* [YOUR GOAL]: How does the data below read from its first line through the line containing "and the camera."? Print those lines exactly.

* [RAW DATA]:
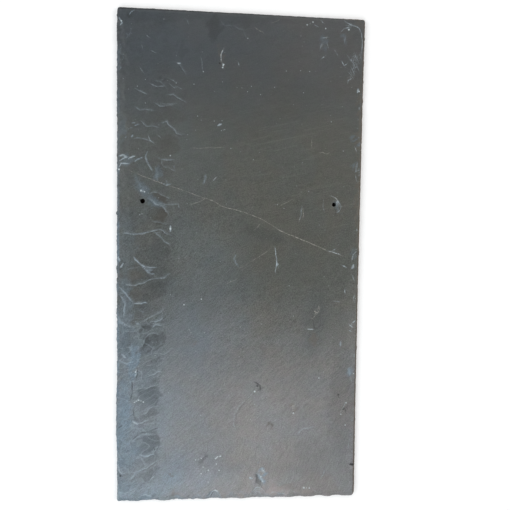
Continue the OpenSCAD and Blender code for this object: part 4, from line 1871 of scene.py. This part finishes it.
@dataclass(frozen=True)
class Studio:
    """The lights, the backdrop's glow and the camera.

    Attributes:
        boxes: The soft lights.
        glow: Brightness of the surroundings.
        focal: Focal length, as a share of the image's width.
        tilt: Turns of the slate before the lens about X, Y and Z, in degrees.
        offset: Where the middle of the face lies before the lens, in millimetres.
    """

    boxes: tuple[SoftBox, ...] = (
        SoftBox("tail_softbox", (-0.35, -1.0, 1.15), 1.1, 12.0, (0.95, 0.98, 1.0)),
        SoftBox("right_softbox", (1.25, 0.1, 0.95), 1.1, 10.0, (1.0, 0.98, 0.95)),
        SoftBox("left_softbox", (-1.25, 0.2, 0.95), 1.1, 10.0, (0.96, 0.98, 1.0)),
        SoftBox("head_softbox", (0.1, 1.3, 0.85), 1.1, 7.0, (1.0, 1.0, 1.0)),
    )
    glow: float = 0.3
    focal: float = 500.0 / 510.0
    tilt: Triple = (2.88, 4.65, -0.60)
    offset: Triple = (-15.2, -6.6, -524.3)

    def light(self) -> None:
        """Hang the lights and set the glow and the film's response."""
        for box in self.boxes:
            box.hang()
        scene = bpy.context.scene
        world = bpy.data.worlds.new("studio")
        world.use_nodes = True
        background = world.node_tree.nodes["Background"]
        background.inputs["Color"].default_value = (1.0, 1.0, 1.0, 1.0)
        background.inputs["Strength"].default_value = self.glow
        scene.world = world
        scene.view_settings.view_transform = "Standard"

    def aim(self, face: float) -> None:
        """Set up the camera over the slate.

        Args:
            face: Height of the face above the bed, in millimetres.
        """
        data = bpy.data.cameras.new("camera")
        data.sensor_width = 36.0
        data.lens = data.sensor_width * self.focal
        data.clip_start = 0.01
        camera = bpy.data.objects.new("camera", data)
        about_x, about_y, about_z = (math.radians(angle) for angle in self.tilt)
        turn = (Matrix.Rotation(about_z, 3, "Z") @ Matrix.Rotation(about_y, 3, "Y")
                @ Matrix.Rotation(about_x, 3, "X"))
        back = turn.transposed()
        place = back @ -Vector(self.offset) + Vector((0.0, 0.0, face))
        camera.matrix_world = Matrix.Translation(place * MM) @ back.to_4x4()
        bpy.context.scene.collection.objects.link(camera)
        bpy.context.scene.camera = camera


# How each nail hole's mouth has broken: its radius, its depth and how far it lies off the axis.
MOUTHS = {"nail_hole_left": (4.2, 0.5, 0.3), "nail_hole_right": (6.5, 1.3, 1.6)}


def nail_holes() -> tuple[NailHole, ...]:
    """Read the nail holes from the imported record.

    Returns:
        The left hole, then the right one.
    """
    holes = []
    for mount in frame["record"]["mounts"]:
        if mount["name"] in MOUTHS:
            x, y, _ = mount["pos_m"]
            holes.append(NailHole(x / MM, y / MM, mount["dims"]["r_mm"], *MOUTHS[mount["name"]]))
    return tuple(sorted(holes, key=lambda hole: hole.x))


def main() -> None:
    """Build the slate, its finish and the studio, in order."""
    logging.basicConfig(level=logging.INFO, format="%(name)s: %(message)s")
    low, high = (Vector(corner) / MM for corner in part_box(NODE))
    sheet = SlateSheet(low, high, nail_holes())
    slate = sheet.build()
    RivenStone().dress(slate, sheet.width, sheet.length)
    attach(slate, BODY)
    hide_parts(NODE)
    log.info("%s: %d vertices, %d faces", slate.name, len(slate.data.vertices), len(slate.data.polygons))
    floor = PaleFloor().build()
    studio = Studio()
    studio.light()
    studio.aim(high.z)
    log.info("floor, lights and camera set")


if __name__ == "__main__":
    main()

* [TASK SOLUTION]:
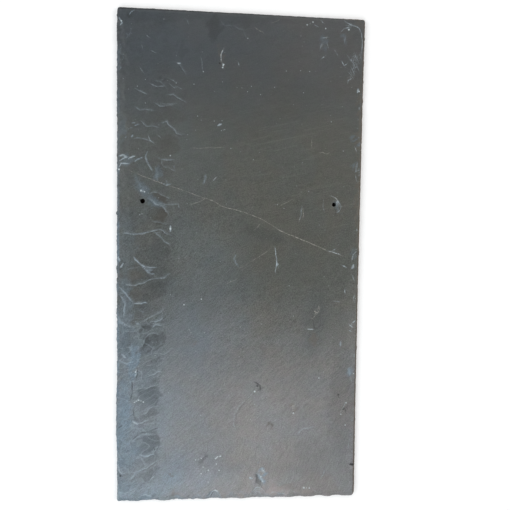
Continue the OpenSCAD and Blender code for this object: part 4, from line 1871 of scene.py. This part finishes it.
@dataclass(frozen=True)
class Studio:
    """The lights, the backdrop's glow and the camera.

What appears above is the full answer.